I am using dnsmasq-full in order to utilize dnssec. Dnsmasq is pointing to a local stubby instance on port 5453 with the default configuration. Both DNSSEC and DNSSEC check unsigned are enabled in dnsmasq. This setup has been working for many weeks just fine. However, since today dnsmasq keeps on crashing and won't come up. A reboot does not fix the issue:
[ 38.416666] do_page_fault(): sending SIGSEGV to dnsmasq for invalid read access from 00000000
[ 38.434564] epc = 00411a2b in dnsmasq[400000+31000]
[ 38.444661] ra = 00411a11 in dnsmasq[400000+31000]
I disabled the DNSSEC options, and removed the pointer to Stubby and dnsmasq is again working fine. Does anyone have any idea what is wrong? Device I am using is the Asus AC57U.
I have the same problem, also using DNSSEC, dnsmasq-full, and a Stubby resolver. Exact same memory pointers and also started crashing today. I have virtually no idea what's happening. Dnsmasq stuck in a crash loop.
I'm running OpenWrt 19.07.1 on Mi Wifi Mini.
I guess Cloudflare might crash dnsmasq, as Stubby uses 126.96.36.199 by default and there were some problems with DNSSEC when using 188.8.131.52.
I managed to stop crashes by moving DNSSEC validation from Dnsmasq to Stubby and using Dnsmaq only to proxy DNSSEC responses (I previously had Dnsmasq validating these responses, ignoring Stubby). I obviously broke something as I can't access any website now from my browser, but Dig runs just fine and reports that my DNSSEC validation is working (although randomly, sometimes I get DNSSEC flag, sometimes not).
Update: I switched from Cloudflare to Quad9 and my setup started working again.
Isn't it worrysome that apparently something cloudflare is doing is triggering segmentation faults in dnsmasq? That might hint at a bug in dnsmasq's DNSSEC support which might or might not be exploitable.
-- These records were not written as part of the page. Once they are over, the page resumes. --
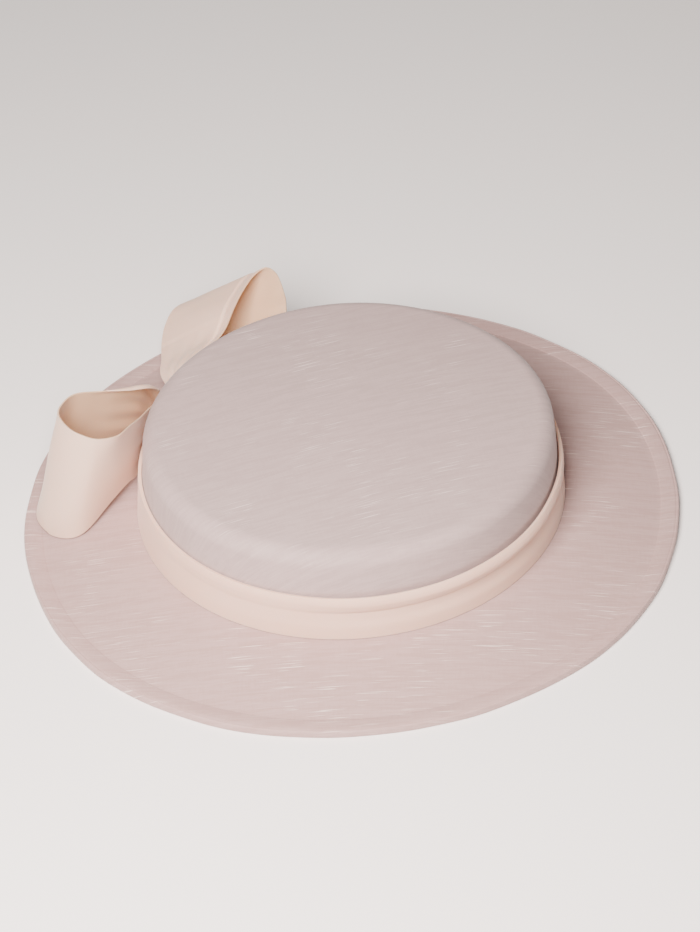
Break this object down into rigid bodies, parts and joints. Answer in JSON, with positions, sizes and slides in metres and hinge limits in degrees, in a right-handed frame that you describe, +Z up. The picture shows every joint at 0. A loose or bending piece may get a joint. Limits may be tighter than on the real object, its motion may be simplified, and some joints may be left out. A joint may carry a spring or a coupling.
{
  "type": "fascinator hat",
  "caption": "Low-crowned oval fascinator hat of slubbed cloth with a bound brim, a satin hat band and a looped satin bow at its side.",
  "frame": {"origin": "centre of the brim's outline on the surface that the hat stands on", "axes": "+Z up through the crown, +Y along the brim's longer way, the bow on the -X side"},
  "size_m": [0.286, 0.2963, 0.0573],
  "materials": {
    "crown_cloth": "slubbed matt weave",
    "brim_cloth": "slubbed matt weave",
    "edge_cloth": "slubbed matt weave",
    "band_satin": "soft satin",
    "bow_satin": "soft satin"
  },
  "bodies": {
    "root": {"crown": "crown_cloth", "brim": "brim_cloth", "edge_binding": "edge_cloth", "hat_band": "band_satin", "bow_loop_front": "bow_satin", "bow_loop_back": "bow_satin", "bow_knot": "bow_satin"}
  },
  "joints": []
}
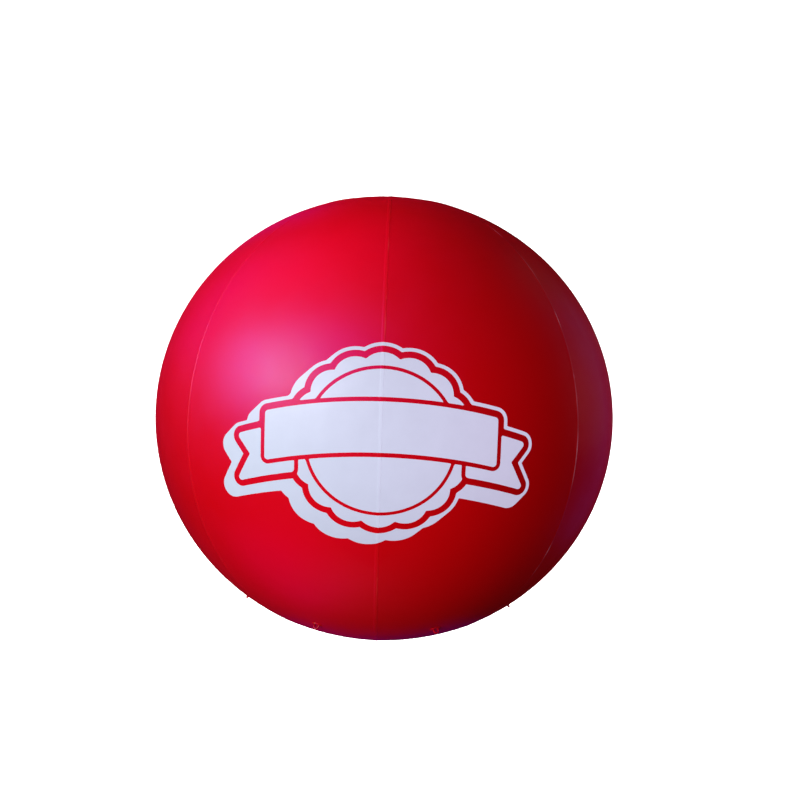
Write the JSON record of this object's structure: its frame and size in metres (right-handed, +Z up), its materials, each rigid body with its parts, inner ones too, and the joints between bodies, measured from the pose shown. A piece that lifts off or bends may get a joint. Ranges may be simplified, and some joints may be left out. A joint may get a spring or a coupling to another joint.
{
  "type": "advertising balloon",
  "caption": "Spherical welded PVC advertising balloon of gores with end caps, a filling valve with a flip lid, and eight tether lugs with eyes.",
  "frame": {"origin": "centre of the inflated ball", "axes": "+Z up through the crown cap, -Z through the filling valve, -Y through the weld in the middle of the printed side, +X to the right seen from that side"},
  "size_m": [2, 2, 1.958],
  "materials": {
    "skin": "satin red PVC film, welded",
    "print": "white screen ink on the film",
    "lug": "moulded red PVC",
    "valve": "moulded white PVC"
  },
  "bodies": {
    "envelope": {"gore_1": "skin", "gore_2": "skin", "gore_3": "skin", "gore_4": "skin", "gore_5": "skin", "gore_6": "skin", "gore_7": "skin", "gore_8": "skin", "crown_cap": "skin", "base_cap": "skin", "valve_body": "valve", "tether_lug_1": "lug", "tether_lug_2": "lug", "tether_lug_3": "lug", "tether_lug_4": "lug", "tether_lug_5": "lug", "tether_lug_6": "lug", "tether_lug_7": "lug", "tether_lug_8": "lug"},
    "valve_lid": {"valve_lid": "valve"}
  },
  "joints": [
    {"name": "valve_lid_hinge", "type": "hinge", "parent": "envelope", "child": "valve_lid", "pos_m": [0, 0.0245, -0.986], "axis": [1, 0, 0], "range_deg": [0, 120]}
  ]
}
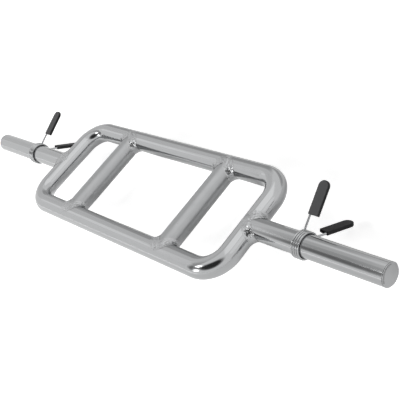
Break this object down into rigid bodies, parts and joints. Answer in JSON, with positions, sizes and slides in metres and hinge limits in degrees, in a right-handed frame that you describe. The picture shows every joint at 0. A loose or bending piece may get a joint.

It might make sense to capture the traffic between "stubby" and dnsmasq in order to have a reliable reproducer once cloudflare fixed whatever is broken.
A little perspective gentlemen. Actually what is in openwrt is not vanilla dnsmasq v2.80. It has a number of patches backported from upstream. It is very likely that one or more of those backports opened the hole that cloudflare managed to fall over. Indeed there are further patches in dnsmasq master that fix crashes, related to DNSSEC/validation. Those fix patches had not been backported.
Jan 6th 2020 was the last (single) patch backported. Prior to that the backports were updated Jan 18th 2019 (!) 32 patches. I attempted to bring those patches up to date on Mar 9 2019 (now 57 patches) but an issue arose so that got reverted as I didn't have time to investigate.
There is clearly risk associated with backporting patches. There is also risk associated with NOT backporting patches.
Dnsmasq has had a bit of churn in handling TCP, mainly in now caching TCP responses (it used to throw any info away) Because DNSSEC tends to have large packet sizes, exceeding UDP DNS lengths, TCP is likely to be more involved and as DNSSEC becomes more popular/required, it makes sense to cache those responses.
My mistake is to start backporting any of the patches from what is to become 2.81. I am hopeful that 2.81 final comes out soon!
I don't think you are right though. As one of the earlier links pointed out, Pi-holes were also crashing, which are using FTL, a fork of upstream dnsmasq. They are not using OpenWRT's version of dnsmasq, and hence this issue does not seem to be OpenWRT specific.